In Myanmar, dove l’etnia birmana rappresenta circa due terzi dei 54 milioni di abitanti, sono presenti consistenti minoranze etniche armate, che da decenni si oppongono ai militari e chiedono democrazia e autonomia.
L’offensiva, portata avanti su più fronti, si è rivelata molto efficace sul piano militare e ha messo in seria difficoltà la giunta. Tanto da far predire ad alcuni analisti la caduta del regime militare. Senza precedenti il livello di coordinamento come l’uso di droni commerciali per colpire infrastrutture e altri obiettivi. Gli scontri si sono intensificati alle frontiere con la Cina e l’India, due Paesi non ostili al governo militare di Naypyidaw. Non a caso entrambi, nel dicembre del 2022, si sono astenuti quando il Consiglio di sicurezza dell’Onu ha approvato la prima e unica risoluzione sulla crisi birmana, che invoca la fine delle violenze e chiede alla giunta di liberare tutti i prigionieri politici.
Le ostilità hanno spinto migliaia di persone oltre confine. Solo nelle ultime settimane circa 5mila profughi dallo Stato di Chin hanno raggiunto il Mizoram in India. Era già accaduto con il golpe di due anni fa. I gruppi etnici dei due Stati, Mozo e Chin, infatti hanno stretti legami. Un flusso di persone che impensierisce non poco il governo di New Delhi anche alla luce degli attacchi che si verificano al confine.
L’instabilità piace ancora alla Cina, che fornisce armi al Myanmar e ha interessi economici nel territorio birmano. Per questo Pechino ha richiamato all’ordine il Paese affinché garantisca l’ordine lungo la frontiera settentrionale. “Dallo scoppio delle ostilità, alcune persone provenienti dal Myanmar hanno attraversato il confine con la Cina per cercare rifugio. Per senso di umanità e amicizia, la Cina si è presa cura di queste persone, facendo ogni sforzo per curare i malati e i feriti”, ha detto a metà novembre il ministero degli Esteri, invitando “le parti in guerra nel nord del Myanmar a cessare le ostilità il prima possibile, in modo che queste persone possano tornare rapidamente alle loro case”. Anche l’Asean, l’Associazione delle nazioni del Sud-est asiatico, ha espresso grande preoccupazione per l’acuirsi del conflitto e lo sfollamento dei civili.
La recrudescenza dell’offensiva delle forze ribelli non è il solo fronte di crisi che attraversa il Paese.
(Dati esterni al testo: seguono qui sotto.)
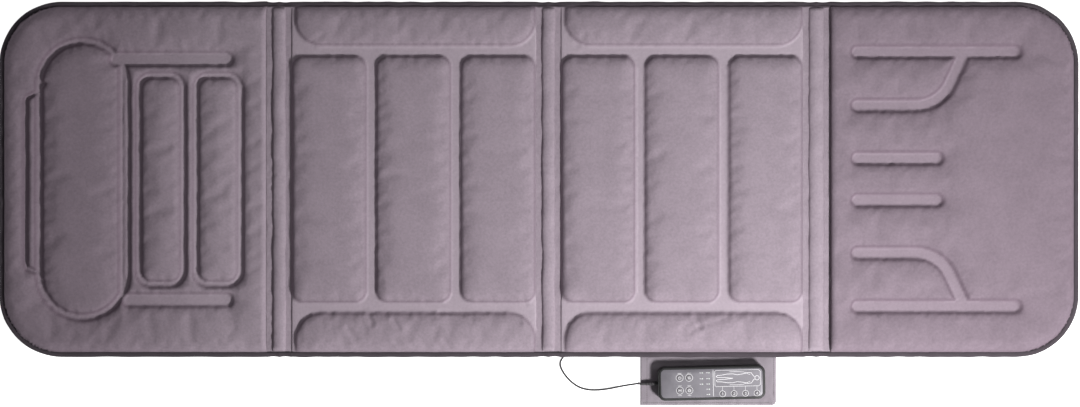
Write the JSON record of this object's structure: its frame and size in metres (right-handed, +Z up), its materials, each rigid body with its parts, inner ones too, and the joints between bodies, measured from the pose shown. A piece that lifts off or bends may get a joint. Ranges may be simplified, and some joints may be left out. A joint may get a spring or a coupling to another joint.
{
  "type": "folding massage mat",
  "caption": "Folding full-body massage mat with heat: padded sections joined by fabric folds, vibration motors, a side pocket and a wired hand control with push keys.",
  "frame": {"origin": "centre of the whole outline, pocket included, on the surface that the mat lies on", "axes": "+X along the mat from the head end to the foot end, +Y across the mat away from the pocket, +Z up out of the padded side"},
  "size_m": [1.7, 0.637, 0.0288],
  "materials": {
    "plush": "matte",
    "web_fabric": "matte",
    "binding_tape": "matte",
    "base_cloth": "matte",
    "pocket_cloth": "matte",
    "foam": "matte",
    "heat_sheet": "matte",
    "motor_plastic": "matte",
    "rotor_steel": "satin",
    "shell_plastic": "satin",
    "face_plastic": "satin",
    "circuit_board": "satin",
    "key_plastic": "satin",
    "soft_rubber": "matte",
    "screw_steel": "satin",
    "cord_jacket": "satin"
  },
  "bodies": {
    "seat": {"seat_base_cloth": "base_cloth", "seat_foam_core": "foam", "seat_top_cover": "plush", "seat_heat_pad": "heat_sheet", "seat_binding_left": "binding_tape", "seat_binding_right": "binding_tape", "seat_left_motor_case": "motor_plastic", "seat_right_motor_case": "motor_plastic", "pocket_back_panel": "pocket_cloth", "pocket_front_panel": "pocket_cloth", "cord_grommet": "soft_rubber", "power_inlet": "soft_rubber", "handset_cord": "cord_jacket"},
    "middle_web": {"middle_fold_web": "web_fabric"},
    "back": {"back_base_cloth": "base_cloth", "back_foam_core": "foam", "back_top_cover": "plush", "back_heat_pad": "heat_sheet", "back_binding_left": "binding_tape", "back_binding_right": "binding_tape", "back_left_motor_case": "motor_plastic", "back_right_motor_case": "motor_plastic"},
    "head_web": {"head_fold_web": "web_fabric"},
    "head": {"head_base_cloth": "base_cloth", "head_foam_core": "foam", "head_top_cover": "plush", "head_binding": "binding_tape", "head_left_motor_case": "motor_plastic", "head_right_motor_case": "motor_plastic"},
    "leg_web": {"leg_fold_web": "web_fabric"},
    "leg": {"leg_base_cloth": "base_cloth", "leg_foam_core": "foam", "leg_top_cover": "plush", "leg_binding": "binding_tape", "leg_left_motor_case": "motor_plastic", "leg_right_motor_case": "motor_plastic"},
    "handset": {"handset_bottom_shell": "shell_plastic", "handset_top_shell": "shell_plastic", "handset_faceplate": "face_plastic", "handset_circuit_board": "circuit_board", "handset_cable_boot": "soft_rubber", "handset_screw_1": "screw_steel", "handset_screw_2": "screw_steel"},
    "power_key": {"handset_power_key": "key_plastic"},
    "heat_key": {"handset_heat_key": "key_plastic"},
    "mode_key": {"handset_mode_key": "key_plastic"},
    "speed_key": {"handset_speed_key": "key_plastic"},
    "zone_1_key": {"handset_zone_1_key": "key_plastic"},
    "zone_2_key": {"handset_zone_2_key": "key_plastic"},
    "zone_3_key": {"handset_zone_3_key": "key_plastic"},
    "zone_4_key": {"handset_zone_4_key": "key_plastic"},
    "head_left_rotor": {"head_left_rotor": "rotor_steel"},
    "head_right_rotor": {"head_right_rotor": "rotor_steel"},
    "back_left_rotor": {"back_left_rotor": "rotor_steel"},
    "back_right_rotor": {"back_right_rotor": "rotor_steel"},
    "seat_left_rotor": {"seat_left_rotor": "rotor_steel"},
    "seat_right_rotor": {"seat_right_rotor": "rotor_steel"},
    "leg_left_rotor": {"leg_left_rotor": "rotor_steel"},
    "leg_right_rotor": {"leg_right_rotor": "rotor_steel"}
  },
  "joints": [
    {"name": "middle_fold", "type": "hinge", "parent": "seat", "child": "middle_web", "pos_m": [0.0312, 0.0385, 0.012], "axis": [0, -1, 0], "range_deg": [0, 90]},
    {"name": "middle_fold_far", "type": "hinge", "parent": "middle_web", "child": "back", "pos_m": [-0.0012, 0.0385, 0.012], "axis": [0, -1, 0], "range_deg": [0, 90]},
    {"name": "head_fold", "type": "hinge", "parent": "back", "child": "head_web", "pos_m": [-0.3928, 0.0385, 0.012], "axis": [0, 1, 0], "range_deg": [0, 90]},
    {"name": "head_fold_far", "type": "hinge", "parent": "head_web", "child": "head", "pos_m": [-0.4252, 0.0385, 0.012], "axis": [0, 1, 0], "range_deg": [0, 90]},
    {"name": "leg_fold", "type": "hinge", "parent": "seat", "child": "leg_web", "pos_m": [0.4188, 0.0385, 0.012], "axis": [0, -1, 0], "range_deg": [0, 90]},
    {"name": "leg_fold_far", "type": "hinge", "parent": "leg_web", "child": "leg", "pos_m": [0.4552, 0.0385, 0.012], "axis": [0, -1, 0], "range_deg": [0, 90]},
    {"name": "handset_lift", "type": "slide", "parent": "seat", "child": "handset", "axis": [0, 0, 1], "range_m": [0, 0.07]},
    {"name": "power_press", "type": "slide", "parent": "handset", "child": "power_key", "axis": [0, 0, -1], "range_m": [0, 0.0007], "stiffness_N_per_m": 300},
    {"name": "heat_press", "type": "slide", "parent": "handset", "child": "heat_key", "axis": [0, 0, -1], "range_m": [0, 0.0007], "stiffness_N_per_m": 300},
    {"name": "mode_press", "type": "slide", "parent": "handset", "child": "mode_key", "axis": [0, 0, -1], "range_m": [0, 0.0007], "stiffness_N_per_m": 300},
    {"name": "speed_press", "type": "slide", "parent": "handset", "child": "speed_key", "axis": [0, 0, -1], "range_m": [0, 0.0007], "stiffness_N_per_m": 300},
    {"name": "zone_1_press", "type": "slide", "parent": "handset", "child": "zone_1_key", "axis": [0, 0, -1], "range_m": [0, 0.0007], "stiffness_N_per_m": 300},
    {"name": "zone_2_press", "type": "slide", "parent": "handset", "child": "zone_2_key", "axis": [0, 0, -1], "range_m": [0, 0.0007], "stiffness_N_per_m": 300},
    {"name": "zone_3_press", "type": "slide", "parent": "handset", "child": "zone_3_key", "axis": [0, 0, -1], "range_m": [0, 0.0007], "stiffness_N_per_m": 300},
    {"name": "zone_4_press", "type": "slide", "parent": "handset", "child": "zone_4_key", "axis": [0, 0, -1], "range_m": [0, 0.0007], "stiffness_N_per_m": 300},
    {"name": "head_left_spin", "type": "hinge", "parent": "head", "child": "head_left_rotor", "pos_m": [-0.5945, 0.1175, 0.01], "axis": [0, 0, 1], "continuous": true},
    {"name": "head_right_spin", "type": "hinge", "parent": "head", "child": "head_right_rotor", "pos_m": [-0.5945, -0.0405, 0.01], "axis": [0, 0, 1], "continuous": true},
    {"name": "back_left_spin", "type": "hinge", "parent": "back", "child": "back_left_rotor", "pos_m": [-0.197, 0.136, 0.01], "axis": [0, 0, 1], "continuous": true},
    {"name": "back_right_spin", "type": "hinge", "parent": "back", "child": "back_right_rotor", "pos_m": [-0.197, -0.059, 0.01], "axis": [0, 0, 1], "continuous": true},
    {"name": "seat_left_spin", "type": "hinge", "parent": "seat", "child": "seat_left_rotor", "pos_m": [0.225, 0.136, 0.01], "axis": [0, 0, 1], "continuous": true},
    {"name": "seat_right_spin", "type": "hinge", "parent": "seat", "child": "seat_right_rotor", "pos_m": [0.225, -0.059, 0.01], "axis": [0, 0, 1], "continuous": true},
    {"name": "leg_left_spin", "type": "hinge", "parent": "leg", "child": "leg_left_rotor", "pos_m": [0.7025, 0.0965, 0.01], "axis": [0, 0, 1], "continuous": true},
    {"name": "leg_right_spin", "type": "hinge", "parent": "leg", "child": "leg_right_rotor", "pos_m": [0.7025, -0.0195, 0.01], "axis": [0, 0, 1], "continuous": true}
  ],
  "couplings": [
    {"joint": "middle_fold_far", "follows": "middle_fold", "ratio": 1},
    {"joint": "head_fold_far", "follows": "head_fold", "ratio": 1},
    {"joint": "leg_fold_far", "follows": "leg_fold", "ratio": 1}
  ]
}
Solo pochi giorni fa l’Ufficio dell’Onu per il controllo della droga e la prevenzione del crimine ha diffuso un rapporto che certifica il sorpasso del Myanmar nella produzione mondiale di oppio, da cui deriva l’eroina. Un primato detenuto da anni dall’Afganistan, fino all’arrivo al potere dei talebani, che nell’aprile del 2022 hanno messo al bando le coltivazioni di papavero causando un calo della produzione di oppio del 95%, sceso a circa 330 tonnellate, e una riduzione dei terreni impiegati a meno di 11mila ettari, contro i 233mila del 2022.
“Il caos portato nell’economia, nella sicurezza e del governo dal colpo di Stato del febbraio 2021 ha spinto i contadini nelle aree remote verso l’oppio per guadagnarsi da vivere”, ha spiegato Jeremy Douglas, rappresentante regionale dell’Unodc. Secondo il report, nel 2023 nel Paese sono state prodotte circa 1.080 tonnellate di oppio, in crescita del 36% rispetto alle 790 del 2022, la quantità più alta dal 2001, mentre la superficie coltivata è aumentata del 18% superando i 47mila ettari. L’Unodc stima che “l’economia degli oppioidi” del Myanmar frutti tra 1 e 2,4 miliardi di dollari, ovvero tra l’1,7% al 4,1% del Pil del Paese.
Il Myanmar fa parte del cosiddetto “triangolo d’oro”, la regione di confine tra l’ex Birmania, il Laos e la Thailandia, da tempo focolaio di produzione e traffico di droga, in particolare di metanfetamine e oppio.
A contribuire al sorpasso l’instabilità e l’insicurezza degli ultimi anni, spiega l’Unoc. Dopo il colpo di Stato del 2021 la produzione di oppio è esplosa, soprattutto nelle aree che risentono maggiormente delle conseguenze della guerra civile, come gli Stati di Shan e Kachin, nel nord est.
Tra i fattori alla base dell’impennata anche l’estrema povertà in cui versa la popolazione, acuita dall’alta inflazione. Come spiega il report, l‘economia del Myanmar è stata gravemente colpita dal conflitto interno. Da qui il dilagare della coltivazione di oppio. “La limitata disponibilità di opportunità economiche legali”, scrivono gli esperti dell’Onu, “sembra aver giocato un ruolo significativo nella decisione degli agricoltori, alla fine del 2022, di aumentare la coltivazione di papavero”.